By the 21km mark my mind and the heat had gotten the better of me and I spent the next hour walking until I turned off into the Energy Lab. Even though I had been there for two weeks prior to the event, acclimatizing, nothing could have prepared me for the heat on that day, with reports saying the heat on the road out at the Energy Lab reaching up to 57 degrees Celsius!

I thought, with all the stories that I had heard about the Energy Lab, it would have been a good idea to try and run it and get out as quickly as possible. I made it down the hill to the turn around before I started to walk again. The walk out seemed to take ages but at this stage I wasn’t the only one walking; many people around me were suffering and had also resorted to a walk.

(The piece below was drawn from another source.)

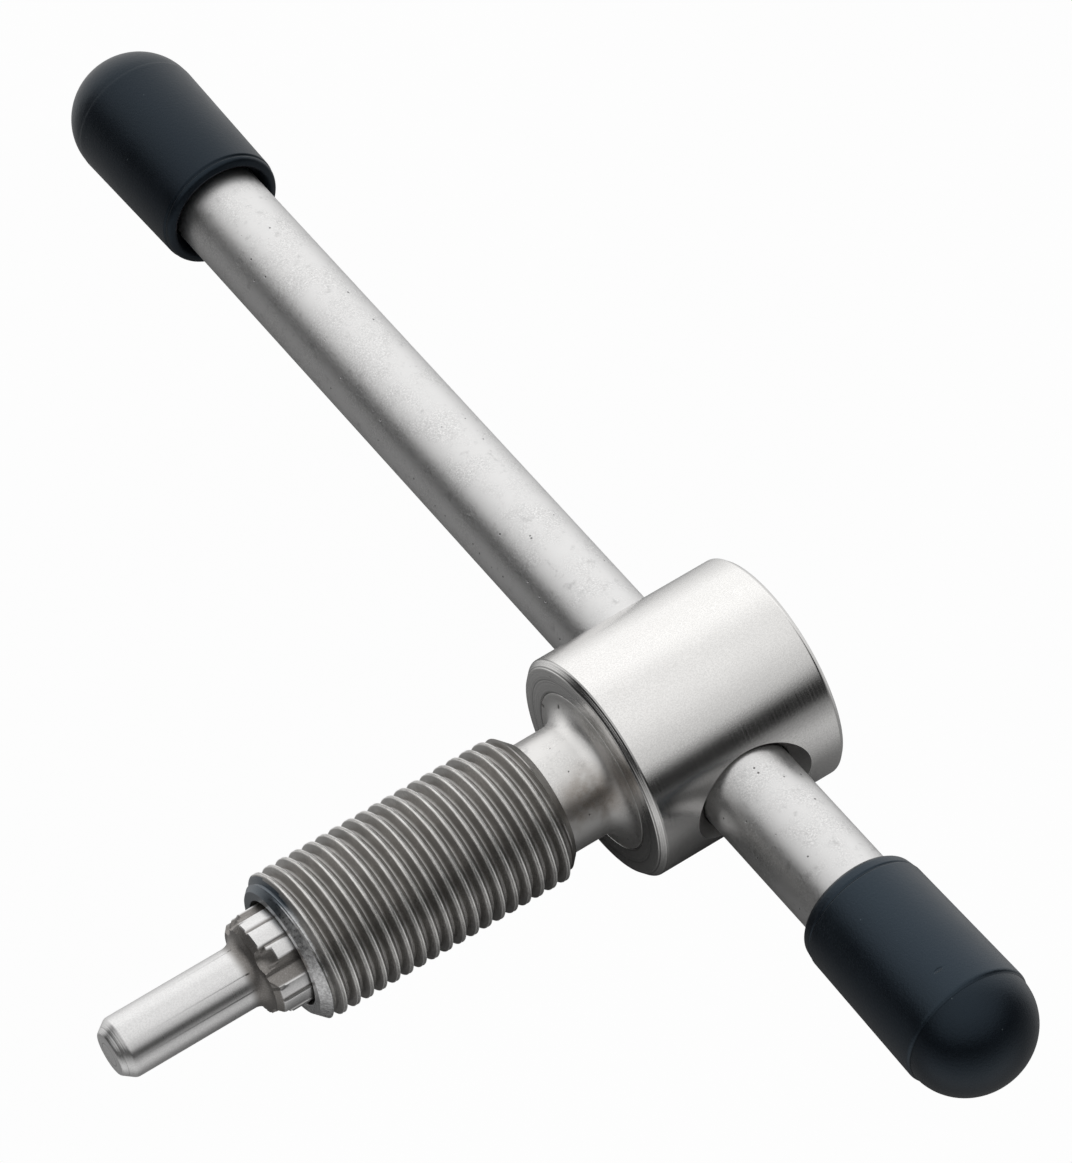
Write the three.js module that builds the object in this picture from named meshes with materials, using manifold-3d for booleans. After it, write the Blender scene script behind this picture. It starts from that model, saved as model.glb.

I left the Energy Lab and was so angry that it had taken me so long to walk out. I decided there was no way in hell I was walking the whole way home and I started running again. Within 5 minutes I was back in my rhythm and holding 5-minute kms along the Queen K Highway – what a sigh of relief it was to be moving faster.

My body put up one last hurdle to slow me down with a few stomach cramps, but I knew if I stopped I wouldn’t start again so I ran through them and overcame them.

As I ran into town for the last time it was an incredible feeling hearing all the people yelling and screaming. As I turned onto the infamous Ali’i Drive for the last 400 metres and it was lined with thousands of people.  I ran up to the finish line high-fiving as many people as I could.

I had done it; I had completed the 2011 Ironman World Championships – the hardest race of my life. My finish time was 10 hours and 20 minutes; the run had taken me 4 hours and 5 minutes. I thought to myself, “Now that was one long day, but it wouldn’t be my last!”